Reproduce the listing below verbatim.

3D code data
BEGIN

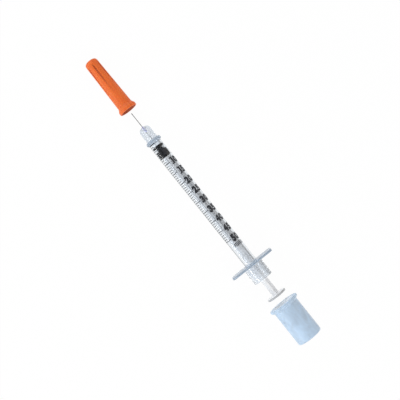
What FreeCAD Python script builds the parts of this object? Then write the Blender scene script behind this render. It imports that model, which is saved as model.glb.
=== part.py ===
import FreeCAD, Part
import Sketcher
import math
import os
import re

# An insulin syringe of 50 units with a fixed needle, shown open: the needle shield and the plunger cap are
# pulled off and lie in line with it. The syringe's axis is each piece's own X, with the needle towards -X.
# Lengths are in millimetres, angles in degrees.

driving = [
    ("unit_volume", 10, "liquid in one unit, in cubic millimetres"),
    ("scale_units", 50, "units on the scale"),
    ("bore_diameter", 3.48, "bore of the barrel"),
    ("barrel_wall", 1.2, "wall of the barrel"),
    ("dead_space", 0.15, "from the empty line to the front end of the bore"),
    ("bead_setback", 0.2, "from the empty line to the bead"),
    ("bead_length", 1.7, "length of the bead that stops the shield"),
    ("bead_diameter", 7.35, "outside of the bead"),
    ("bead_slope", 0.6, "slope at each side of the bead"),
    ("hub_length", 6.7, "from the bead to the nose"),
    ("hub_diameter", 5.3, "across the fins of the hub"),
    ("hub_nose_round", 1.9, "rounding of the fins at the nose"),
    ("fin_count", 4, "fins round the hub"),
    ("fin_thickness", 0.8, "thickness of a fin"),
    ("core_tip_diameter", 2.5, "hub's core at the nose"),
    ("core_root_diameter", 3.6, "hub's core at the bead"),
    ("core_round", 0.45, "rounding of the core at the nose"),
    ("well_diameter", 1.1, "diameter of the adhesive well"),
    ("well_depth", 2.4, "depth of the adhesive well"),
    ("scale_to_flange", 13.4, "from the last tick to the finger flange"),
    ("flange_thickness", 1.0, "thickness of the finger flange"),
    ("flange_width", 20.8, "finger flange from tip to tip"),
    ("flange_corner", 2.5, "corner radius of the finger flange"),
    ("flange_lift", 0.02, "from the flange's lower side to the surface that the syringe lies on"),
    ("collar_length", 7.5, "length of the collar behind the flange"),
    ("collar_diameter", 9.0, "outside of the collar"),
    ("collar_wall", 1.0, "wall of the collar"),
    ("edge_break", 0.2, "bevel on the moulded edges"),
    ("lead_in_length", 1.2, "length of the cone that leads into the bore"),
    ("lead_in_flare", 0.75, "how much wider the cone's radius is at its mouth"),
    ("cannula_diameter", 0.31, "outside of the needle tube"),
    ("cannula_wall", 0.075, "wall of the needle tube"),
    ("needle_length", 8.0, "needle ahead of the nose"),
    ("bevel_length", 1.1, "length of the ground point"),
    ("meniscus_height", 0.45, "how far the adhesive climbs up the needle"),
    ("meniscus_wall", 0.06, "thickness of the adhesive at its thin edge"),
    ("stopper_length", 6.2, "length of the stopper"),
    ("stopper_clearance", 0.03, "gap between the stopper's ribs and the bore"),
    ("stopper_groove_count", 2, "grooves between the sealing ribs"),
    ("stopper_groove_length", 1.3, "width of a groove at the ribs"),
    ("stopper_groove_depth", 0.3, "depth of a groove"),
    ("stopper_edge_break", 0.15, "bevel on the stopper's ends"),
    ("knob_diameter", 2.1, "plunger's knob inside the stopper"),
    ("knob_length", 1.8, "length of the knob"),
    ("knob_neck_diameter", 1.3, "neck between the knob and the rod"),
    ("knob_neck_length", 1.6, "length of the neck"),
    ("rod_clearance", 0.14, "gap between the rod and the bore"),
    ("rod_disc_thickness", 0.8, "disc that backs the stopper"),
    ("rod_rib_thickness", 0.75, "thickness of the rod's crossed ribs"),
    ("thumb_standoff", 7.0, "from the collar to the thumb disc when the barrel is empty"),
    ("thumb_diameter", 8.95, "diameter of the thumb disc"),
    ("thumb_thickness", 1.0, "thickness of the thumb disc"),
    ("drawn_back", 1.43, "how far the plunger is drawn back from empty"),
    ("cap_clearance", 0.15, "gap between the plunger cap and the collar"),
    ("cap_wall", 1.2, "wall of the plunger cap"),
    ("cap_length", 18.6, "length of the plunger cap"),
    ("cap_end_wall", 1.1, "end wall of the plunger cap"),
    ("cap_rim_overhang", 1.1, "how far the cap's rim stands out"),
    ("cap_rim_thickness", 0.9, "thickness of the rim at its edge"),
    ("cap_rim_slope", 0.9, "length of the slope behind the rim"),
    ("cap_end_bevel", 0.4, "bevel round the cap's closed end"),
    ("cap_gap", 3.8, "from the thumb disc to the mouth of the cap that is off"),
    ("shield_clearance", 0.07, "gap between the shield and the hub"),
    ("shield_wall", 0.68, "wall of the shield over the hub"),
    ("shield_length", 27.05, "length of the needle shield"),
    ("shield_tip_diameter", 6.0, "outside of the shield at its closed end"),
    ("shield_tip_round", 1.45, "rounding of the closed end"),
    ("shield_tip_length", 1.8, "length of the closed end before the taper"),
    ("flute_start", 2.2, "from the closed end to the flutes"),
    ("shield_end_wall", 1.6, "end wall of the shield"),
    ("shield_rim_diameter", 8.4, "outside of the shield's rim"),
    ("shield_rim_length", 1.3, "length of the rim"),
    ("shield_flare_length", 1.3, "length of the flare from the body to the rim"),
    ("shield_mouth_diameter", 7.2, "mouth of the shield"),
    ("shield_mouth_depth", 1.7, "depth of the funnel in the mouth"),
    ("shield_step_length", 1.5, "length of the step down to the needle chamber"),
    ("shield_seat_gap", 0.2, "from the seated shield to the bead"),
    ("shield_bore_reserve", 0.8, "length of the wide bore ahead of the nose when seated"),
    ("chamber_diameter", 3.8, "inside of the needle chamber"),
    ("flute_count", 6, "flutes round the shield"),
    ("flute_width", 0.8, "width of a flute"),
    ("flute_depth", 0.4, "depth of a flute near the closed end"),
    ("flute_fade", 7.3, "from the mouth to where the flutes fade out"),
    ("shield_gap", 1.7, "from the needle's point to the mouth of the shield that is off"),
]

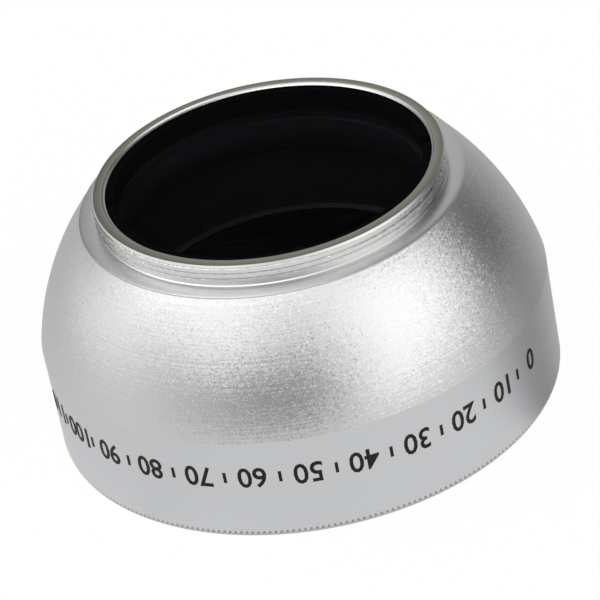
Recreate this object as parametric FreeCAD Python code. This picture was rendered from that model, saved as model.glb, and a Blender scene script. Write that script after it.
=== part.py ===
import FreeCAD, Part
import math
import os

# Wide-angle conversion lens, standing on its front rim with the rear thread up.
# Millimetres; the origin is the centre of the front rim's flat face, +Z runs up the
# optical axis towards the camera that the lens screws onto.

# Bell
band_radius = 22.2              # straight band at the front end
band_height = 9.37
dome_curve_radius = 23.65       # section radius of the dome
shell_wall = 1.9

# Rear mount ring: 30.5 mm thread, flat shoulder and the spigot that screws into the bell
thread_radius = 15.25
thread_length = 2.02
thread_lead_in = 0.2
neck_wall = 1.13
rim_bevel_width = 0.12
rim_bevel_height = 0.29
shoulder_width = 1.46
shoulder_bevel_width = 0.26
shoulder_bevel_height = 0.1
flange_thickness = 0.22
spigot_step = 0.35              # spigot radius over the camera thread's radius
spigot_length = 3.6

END

• WRITTEN ANSWER:
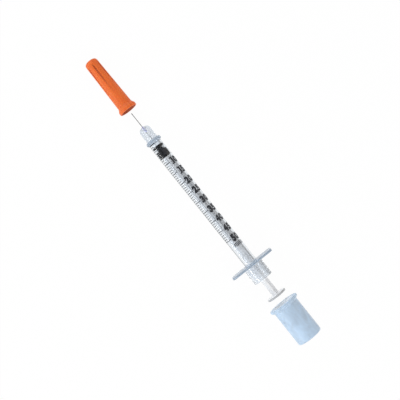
What FreeCAD Python script builds the parts of this object? Then write the Blender scene script behind this render. It imports that model, which is saved as model.glb.
=== part.py ===
import FreeCAD, Part
import Sketcher
import math
import os
import re

# An insulin syringe of 50 units with a fixed needle, shown open: the needle shield and the plunger cap are
# pulled off and lie in line with it. The syringe's axis is each piece's own X, with the needle towards -X.
# Lengths are in millimetres, angles in degrees.

driving = [
    ("unit_volume", 10, "liquid in one unit, in cubic millimetres"),
    ("scale_units", 50, "units on the scale"),
    ("bore_diameter", 3.48, "bore of the barrel"),
    ("barrel_wall", 1.2, "wall of the barrel"),
    ("dead_space", 0.15, "from the empty line to the front end of the bore"),
    ("bead_setback", 0.2, "from the empty line to the bead"),
    ("bead_length", 1.7, "length of the bead that stops the shield"),
    ("bead_diameter", 7.35, "outside of the bead"),
    ("bead_slope", 0.6, "slope at each side of the bead"),
    ("hub_length", 6.7, "from the bead to the nose"),
    ("hub_diameter", 5.3, "across the fins of the hub"),
    ("hub_nose_round", 1.9, "rounding of the fins at the nose"),
    ("fin_count", 4, "fins round the hub"),
    ("fin_thickness", 0.8, "thickness of a fin"),
    ("core_tip_diameter", 2.5, "hub's core at the nose"),
    ("core_root_diameter", 3.6, "hub's core at the bead"),
    ("core_round", 0.45, "rounding of the core at the nose"),
    ("well_diameter", 1.1, "diameter of the adhesive well"),
    ("well_depth", 2.4, "depth of the adhesive well"),
    ("scale_to_flange", 13.4, "from the last tick to the finger flange"),
    ("flange_thickness", 1.0, "thickness of the finger flange"),
    ("flange_width", 20.8, "finger flange from tip to tip"),
    ("flange_corner", 2.5, "corner radius of the finger flange"),
    ("flange_lift", 0.02, "from the flange's lower side to the surface that the syringe lies on"),
    ("collar_length", 7.5, "length of the collar behind the flange"),
    ("collar_diameter", 9.0, "outside of the collar"),
    ("collar_wall", 1.0, "wall of the collar"),
    ("edge_break", 0.2, "bevel on the moulded edges"),
    ("lead_in_length", 1.2, "length of the cone that leads into the bore"),
    ("lead_in_flare", 0.75, "how much wider the cone's radius is at its mouth"),
    ("cannula_diameter", 0.31, "outside of the needle tube"),
    ("cannula_wall", 0.075, "wall of the needle tube"),
    ("needle_length", 8.0, "needle ahead of the nose"),
    ("bevel_length", 1.1, "length of the ground point"),
    ("meniscus_height", 0.45, "how far the adhesive climbs up the needle"),
    ("meniscus_wall", 0.06, "thickness of the adhesive at its thin edge"),
    ("stopper_length", 6.2, "length of the stopper"),
    ("stopper_clearance", 0.03, "gap between the stopper's ribs and the bore"),
    ("stopper_groove_count", 2, "grooves between the sealing ribs"),
    ("stopper_groove_length", 1.3, "width of a groove at the ribs"),
    ("stopper_groove_depth", 0.3, "depth of a groove"),
    ("stopper_edge_break", 0.15, "bevel on the stopper's ends"),
    ("knob_diameter", 2.1, "plunger's knob inside the stopper"),
    ("knob_length", 1.8, "length of the knob"),
    ("knob_neck_diameter", 1.3, "neck between the knob and the rod"),
    ("knob_neck_length", 1.6, "length of the neck"),
    ("rod_clearance", 0.14, "gap between the rod and the bore"),
    ("rod_disc_thickness", 0.8, "disc that backs the stopper"),
    ("rod_rib_thickness", 0.75, "thickness of the rod's crossed ribs"),
    ("thumb_standoff", 7.0, "from the collar to the thumb disc when the barrel is empty"),
    ("thumb_diameter", 8.95, "diameter of the thumb disc"),
    ("thumb_thickness", 1.0, "thickness of the thumb disc"),
    ("drawn_back", 1.43, "how far the plunger is drawn back from empty"),
    ("cap_clearance", 0.15, "gap between the plunger cap and the collar"),
    ("cap_wall", 1.2, "wall of the plunger cap"),
    ("cap_length", 18.6, "length of the plunger cap"),
    ("cap_end_wall", 1.1, "end wall of the plunger cap"),
    ("cap_rim_overhang", 1.1, "how far the cap's rim stands out"),
    ("cap_rim_thickness", 0.9, "thickness of the rim at its edge"),
    ("cap_rim_slope", 0.9, "length of the slope behind the rim"),
    ("cap_end_bevel", 0.4, "bevel round the cap's closed end"),
    ("cap_gap", 3.8, "from the thumb disc to the mouth of the cap that is off"),
    ("shield_clearance", 0.07, "gap between the shield and the hub"),
    ("shield_wall", 0.68, "wall of the shield over the hub"),
    ("shield_length", 27.05, "length of the needle shield"),
    ("shield_tip_diameter", 6.0, "outside of the shield at its closed end"),
    ("shield_tip_round", 1.45, "rounding of the closed end"),
    ("shield_tip_length", 1.8, "length of the closed end before the taper"),
    ("flute_start", 2.2, "from the closed end to the flutes"),
    ("shield_end_wall", 1.6, "end wall of the shield"),
    ("shield_rim_diameter", 8.4, "outside of the shield's rim"),
    ("shield_rim_length", 1.3, "length of the rim"),
    ("shield_flare_length", 1.3, "length of the flare from the body to the rim"),
    ("shield_mouth_diameter", 7.2, "mouth of the shield"),
    ("shield_mouth_depth", 1.7, "depth of the funnel in the mouth"),
    ("shield_step_length", 1.5, "length of the step down to the needle chamber"),
    ("shield_seat_gap", 0.2, "from the seated shield to the bead"),
    ("shield_bore_reserve", 0.8, "length of the wide bore ahead of the nose when seated"),
    ("chamber_diameter", 3.8, "inside of the needle chamber"),
    ("flute_count", 6, "flutes round the shield"),
    ("flute_width", 0.8, "width of a flute"),
    ("flute_depth", 0.4, "depth of a flute near the closed end"),
    ("flute_fade", 7.3, "from the mouth to where the flutes fade out"),
    ("shield_gap", 1.7, "from the needle's point to the mouth of the shield that is off"),
]

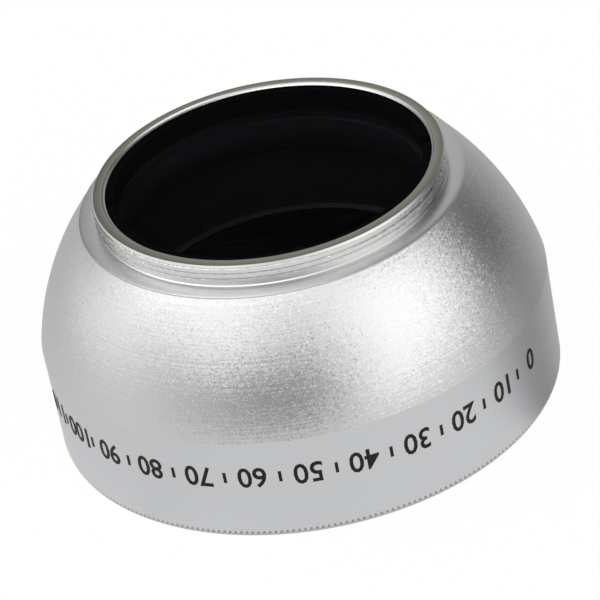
Recreate this object as parametric FreeCAD Python code. This picture was rendered from that model, saved as model.glb, and a Blender scene script. Write that script after it.
=== part.py ===
import FreeCAD, Part
import math
import os

# Wide-angle conversion lens, standing on its front rim with the rear thread up.
# Millimetres; the origin is the centre of the front rim's flat face, +Z runs up the
# optical axis towards the camera that the lens screws onto.

# Bell
band_radius = 22.2              # straight band at the front end
band_height = 9.37
dome_curve_radius = 23.65       # section radius of the dome
shell_wall = 1.9

# Rear mount ring: 30.5 mm thread, flat shoulder and the spigot that screws into the bell
thread_radius = 15.25
thread_length = 2.02
thread_lead_in = 0.2
neck_wall = 1.13
rim_bevel_width = 0.12
rim_bevel_height = 0.29
shoulder_width = 1.46
shoulder_bevel_width = 0.26
shoulder_bevel_height = 0.1
flange_thickness = 0.22
spigot_step = 0.35              # spigot radius over the camera thread's radius
spigot_length = 3.6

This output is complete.